AVAILABILITY. The easier something comes to mind, the more the brain tells us that it probably mattered a lot when we first remembered it, so we’d better pay extra attention. BPA has been in the news for years now, so this latest development will readily bring to mind the worrisome things we’ve already learned about it. In essence, our alarm bells are primed and ready to ring, so anytime the issue comes up, as with the FDA announcement, the alarms ring louder.
We also judge risk based on some ‘feelings factors’, psychological characteristics of the partial information we have that make it more, or less, scary.
TRUST Do you trust the FDA? Do you trust the chemical industry? Do you trust environmental groups, who are out for the common good but certainly have their own perspectives on things. Who you trust more will shape how you feel about BPA.
UNCERTAINTY. When you don’t know what you need to know to protect yourself, you feel powerless. There are various forms of uncertainty with BPA. First of all, there’s still a debate about just what the science says. Beyond that, the stuff is invisible/odorless…undetectable. If you can’t detect it, you don’t know what you need to know to protect yourself. That feeling of lack of control, fed by uncertainty, makes BPA or any risk scarier.
(There are many more of these risk perception factors described in ‘How Risky Is It, Really? Why Our Fears Don’t Always Match the Facts, in Ch. 3, available free)
In addition to feelings factors like trust and uncertainty, and mental shortcuts for decision making like representativeness and availability, our opinions about a lot of things, including risk, are powerfully shaped by our underlying desire to agree with the groups with which we most strongly identify. Research into something called Cultural Cognition has found that the basic underlying worldview of one of those groups is that big companies have too much power and create an unfair society in which we all don’t have equal opportunity. People who feel that way are called EGALITARIANS, and they tend not to like many of those companies and their products, particularly companies associated with potential environmental harm (chemical companies and BPA, nuclear power, the genetically modified food industry) since environmental harms are caused by a few and imposed on the many, and that’s just the kind of unfairness Egalitarians dislike.
On the other hand, people who prefer a structured society with rigid economic and social class ladders are more supportive of the industries and free market that help create that kind of predictable hierarchical society. They’re less likely to be bothered by environmental problems like BPA in general, and they particularly don’t like environmentalist (Egalitarian) demands for government rules and regulations that level the playing field and make things fair for all, but threaten the companies that contribute to the more stratified society in which you feel comfortable. These folks are called HIERARCHISTS, and more than likely, they will applaud the FDA decision on BPA.

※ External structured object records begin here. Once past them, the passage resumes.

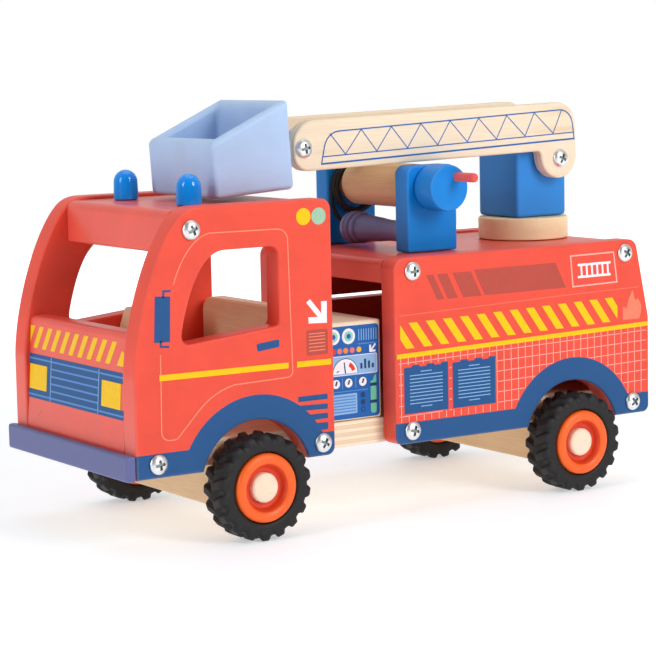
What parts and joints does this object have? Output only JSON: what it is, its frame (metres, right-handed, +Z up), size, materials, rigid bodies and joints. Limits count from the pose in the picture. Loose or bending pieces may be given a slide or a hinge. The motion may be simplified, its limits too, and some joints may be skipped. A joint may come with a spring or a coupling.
{
  "type": "toy fire engine",
  "caption": "Wooden toy fire engine with an open cab, a turning and lifting boom with a tilting rescue basket, a cranked hose winch and rolling wheels.",
  "frame": {"origin": "on the floor under the middle of the engine's overall length and width", "axes": "+X towards the front bumper, +Y to the engine's left, +Z up"},
  "size_m": [0.3333, 0.1508, 0.2176],
  "materials": {
    "red_paint": "satin paint on plywood",
    "blue_paint": "satin paint",
    "lavender_paint": "satin paint",
    "pale_blue_paint": "satin paint",
    "peg_red_paint": "satin paint",
    "birch_ply": "clear matt lacquer",
    "beech": "clear matt lacquer",
    "black_rubber": "matt",
    "orange_plastic": "satin moulded",
    "zinc_steel": "bright zinc plate",
    "grey_lavender_paint": "satin paint",
    "black_cord": "matt cord"
  },
  "bodies": {
    "vehicle": {"deck_board": "red_paint", "tail_board": "red_paint", "cab_side_left": "red_paint", "cab_side_right": "red_paint", "cab_roof": "red_paint", "grille_panel": "red_paint", "rear_side_left": "red_paint", "rear_side_right": "red_paint", "chassis_board": "birch_ply", "front_axle_block": "birch_ply", "rear_axle_block": "birch_ply", "seat_back": "birch_ply", "seat_block": "birch_ply", "pump_box": "birch_ply", "bumper": "lavender_paint", "beacon_left": "blue_paint", "beacon_right": "blue_paint", "winch_post_left": "blue_paint", "winch_post_right": "blue_paint", "cab_screw_left_1": "zinc_steel", "cab_screw_left_2": "zinc_steel", "cab_screw_left_3": "zinc_steel", "cab_screw_right_1": "zinc_steel", "cab_screw_right_2": "zinc_steel", "cab_screw_right_3": "zinc_steel", "body_screw_left_1": "zinc_steel", "body_screw_left_2": "zinc_steel", "body_screw_left_3": "zinc_steel", "body_screw_left_4": "zinc_steel", "body_screw_right_1": "zinc_steel", "body_screw_right_2": "zinc_steel", "body_screw_right_3": "zinc_steel", "body_screw_right_4": "zinc_steel", "nozzle": "grey_lavender_paint", "hose_coil": "black_cord", "hose_lead": "black_cord"},
    "front_wheels": {"front_axle": "beech", "front_hub_left": "orange_plastic", "front_hub_right": "orange_plastic", "front_tyre_left": "black_rubber", "front_tyre_right": "black_rubber"},
    "rear_wheels": {"rear_axle": "beech", "rear_hub_left": "orange_plastic", "rear_hub_right": "orange_plastic", "rear_tyre_left": "black_rubber", "rear_tyre_right": "black_rubber"},
    "turret": {"turntable_disc": "beech", "turret_block": "blue_paint", "turret_pin": "beech", "boom_bolt": "zinc_steel"},
    "boom": {"boom_plate_left": "birch_ply", "boom_plate_right": "birch_ply", "basket_bolt": "zinc_steel"},
    "basket": {"basket": "pale_blue_paint", "basket_tongue": "pale_blue_paint"},
    "winch": {"winch_drum": "beech", "winch_spindle": "beech", "crank_disc": "blue_paint", "crank_peg": "peg_red_paint"}
  },
  "joints": [
    {"name": "front_wheels_spin", "type": "hinge", "parent": "vehicle", "child": "front_wheels", "pos_m": [0.0928, 0, 0.0271], "axis": [0, 1, 0], "continuous": true},
    {"name": "rear_wheels_spin", "type": "hinge", "parent": "vehicle", "child": "rear_wheels", "pos_m": [-0.1112, 0, 0.0271], "axis": [0, 1, 0], "continuous": true},
    {"name": "turret_turn", "type": "hinge", "parent": "vehicle", "child": "turret", "pos_m": [-0.1299, 0, 0.141], "axis": [0, 0, 1], "continuous": true},
    {"name": "boom_lift", "type": "hinge", "parent": "turret", "child": "boom", "pos_m": [-0.1359, 0, 0.1801], "axis": [0, -1, 0], "range_deg": [0, 65]},
    {"name": "basket_tilt", "type": "hinge", "parent": "boom", "child": "basket", "pos_m": [0.03578, 0, 0.19241], "axis": [0, -1, 0], "range_deg": [0, 60]},
    {"name": "winch_spin", "type": "hinge", "parent": "vehicle", "child": "winch", "pos_m": [-0.0394, 0, 0.169], "axis": [0, 1, 0], "continuous": true}
  ]
}
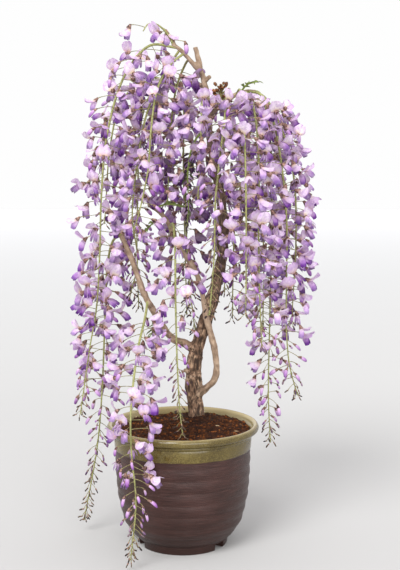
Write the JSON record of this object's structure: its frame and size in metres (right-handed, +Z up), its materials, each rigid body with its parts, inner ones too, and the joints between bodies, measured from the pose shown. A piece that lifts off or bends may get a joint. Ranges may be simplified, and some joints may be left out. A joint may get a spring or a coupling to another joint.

Mental shortcuts, ‘feelings factors’, underlying subconscious worldviews and our desire for social cohesion…none of this seems to have much to do with the science of BPA, does it!? Yet this is how risk perception works. The battle over BPA will rage for years, and each side will base their arguments on the facts. Just remember that with BPA, or any risk, our perceptions are based on far more than just the facts alone. How risky something actually may be, in the end, can be a really different thing from how risky it feels.